Job: How does the data below read from its first line through the line containing "rear_turn = 6.5; // [3:0.5:10]"? Print those lines exactly.
▬▬▬
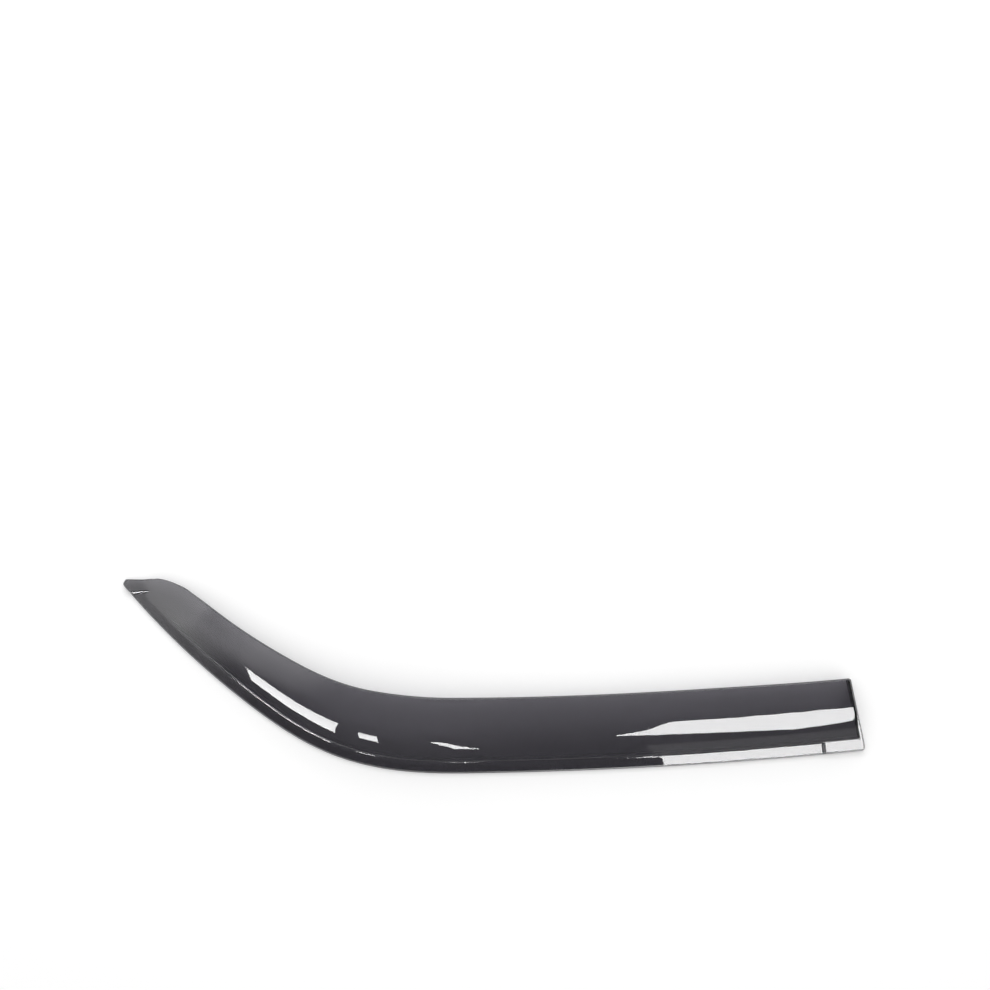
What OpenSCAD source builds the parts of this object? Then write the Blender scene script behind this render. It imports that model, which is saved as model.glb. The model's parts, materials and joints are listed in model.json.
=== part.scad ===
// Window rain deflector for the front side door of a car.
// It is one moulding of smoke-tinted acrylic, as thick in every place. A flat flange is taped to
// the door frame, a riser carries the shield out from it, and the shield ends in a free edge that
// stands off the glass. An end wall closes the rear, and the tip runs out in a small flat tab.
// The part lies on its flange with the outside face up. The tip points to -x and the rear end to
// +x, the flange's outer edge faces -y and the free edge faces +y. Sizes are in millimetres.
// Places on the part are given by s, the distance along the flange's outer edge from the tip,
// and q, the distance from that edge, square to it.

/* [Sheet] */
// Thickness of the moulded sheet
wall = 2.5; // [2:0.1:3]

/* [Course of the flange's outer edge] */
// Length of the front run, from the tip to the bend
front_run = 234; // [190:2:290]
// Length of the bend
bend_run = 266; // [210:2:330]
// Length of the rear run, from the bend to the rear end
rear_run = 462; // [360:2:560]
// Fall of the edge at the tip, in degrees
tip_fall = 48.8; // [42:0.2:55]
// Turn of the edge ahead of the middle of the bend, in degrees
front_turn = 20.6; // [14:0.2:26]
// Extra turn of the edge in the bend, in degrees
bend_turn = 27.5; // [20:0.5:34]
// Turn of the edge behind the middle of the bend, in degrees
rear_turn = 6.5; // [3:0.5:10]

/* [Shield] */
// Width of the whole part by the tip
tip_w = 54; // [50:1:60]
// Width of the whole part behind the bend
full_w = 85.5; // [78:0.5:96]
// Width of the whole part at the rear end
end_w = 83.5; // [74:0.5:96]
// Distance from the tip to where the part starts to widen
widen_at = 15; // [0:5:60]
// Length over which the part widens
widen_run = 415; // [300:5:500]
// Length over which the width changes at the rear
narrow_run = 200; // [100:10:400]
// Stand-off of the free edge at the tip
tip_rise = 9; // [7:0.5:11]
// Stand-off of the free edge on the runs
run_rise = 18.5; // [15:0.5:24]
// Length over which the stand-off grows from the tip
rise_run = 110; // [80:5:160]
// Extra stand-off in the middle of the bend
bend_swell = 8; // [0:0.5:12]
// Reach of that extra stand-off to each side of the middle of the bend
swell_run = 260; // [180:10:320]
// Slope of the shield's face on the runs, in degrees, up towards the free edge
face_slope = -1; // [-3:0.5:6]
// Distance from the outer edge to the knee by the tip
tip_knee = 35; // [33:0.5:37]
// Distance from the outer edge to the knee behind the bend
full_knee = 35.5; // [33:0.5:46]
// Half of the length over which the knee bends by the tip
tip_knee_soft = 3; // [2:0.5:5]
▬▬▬
The output:
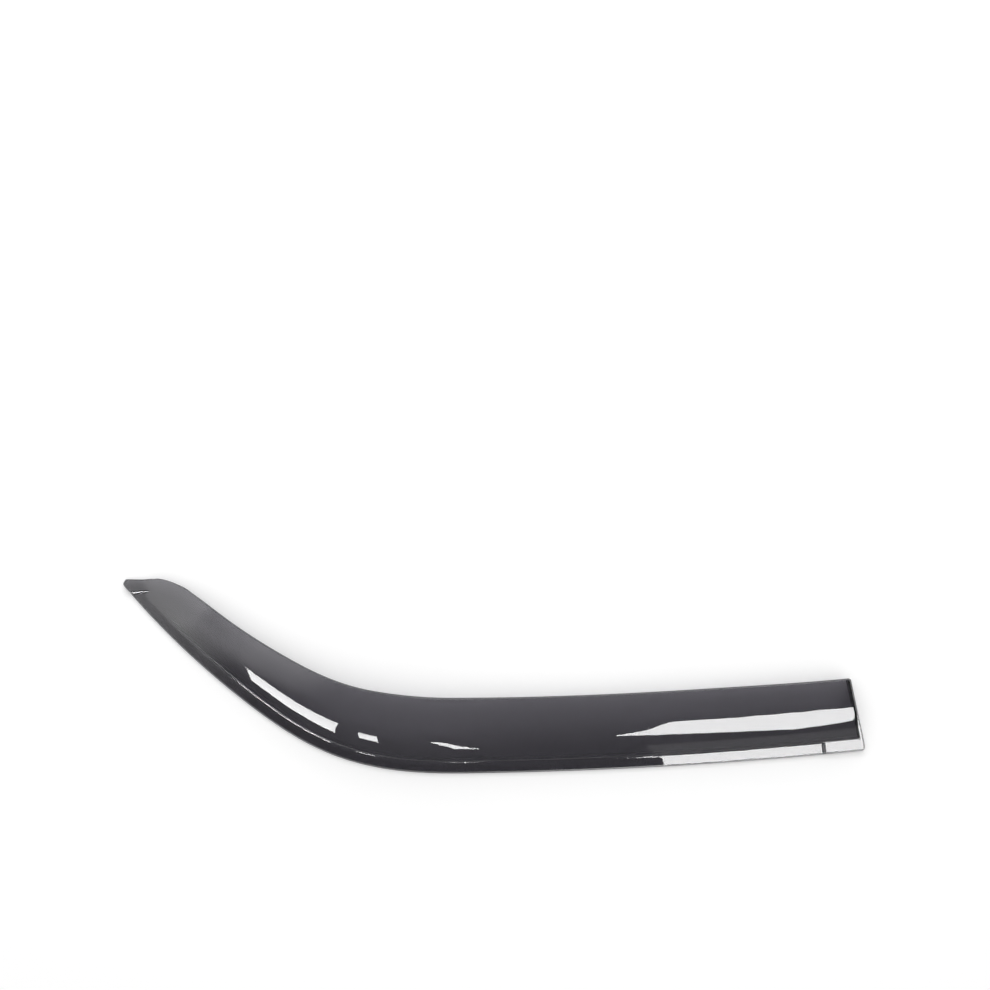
What OpenSCAD source builds the parts of this object? Then write the Blender scene script behind this render. It imports that model, which is saved as model.glb. The model's parts, materials and joints are listed in model.json.
=== part.scad ===
// Window rain deflector for the front side door of a car.
// It is one moulding of smoke-tinted acrylic, as thick in every place. A flat flange is taped to
// the door frame, a riser carries the shield out from it, and the shield ends in a free edge that
// stands off the glass. An end wall closes the rear, and the tip runs out in a small flat tab.
// The part lies on its flange with the outside face up. The tip points to -x and the rear end to
// +x, the flange's outer edge faces -y and the free edge faces +y. Sizes are in millimetres.
// Places on the part are given by s, the distance along the flange's outer edge from the tip,
// and q, the distance from that edge, square to it.

/* [Sheet] */
// Thickness of the moulded sheet
wall = 2.5; // [2:0.1:3]

/* [Course of the flange's outer edge] */
// Length of the front run, from the tip to the bend
front_run = 234; // [190:2:290]
// Length of the bend
bend_run = 266; // [210:2:330]
// Length of the rear run, from the bend to the rear end
rear_run = 462; // [360:2:560]
// Fall of the edge at the tip, in degrees
tip_fall = 48.8; // [42:0.2:55]
// Turn of the edge ahead of the middle of the bend, in degrees
front_turn = 20.6; // [14:0.2:26]
// Extra turn of the edge in the bend, in degrees
bend_turn = 27.5; // [20:0.5:34]
// Turn of the edge behind the middle of the bend, in degrees
rear_turn = 6.5; // [3:0.5:10]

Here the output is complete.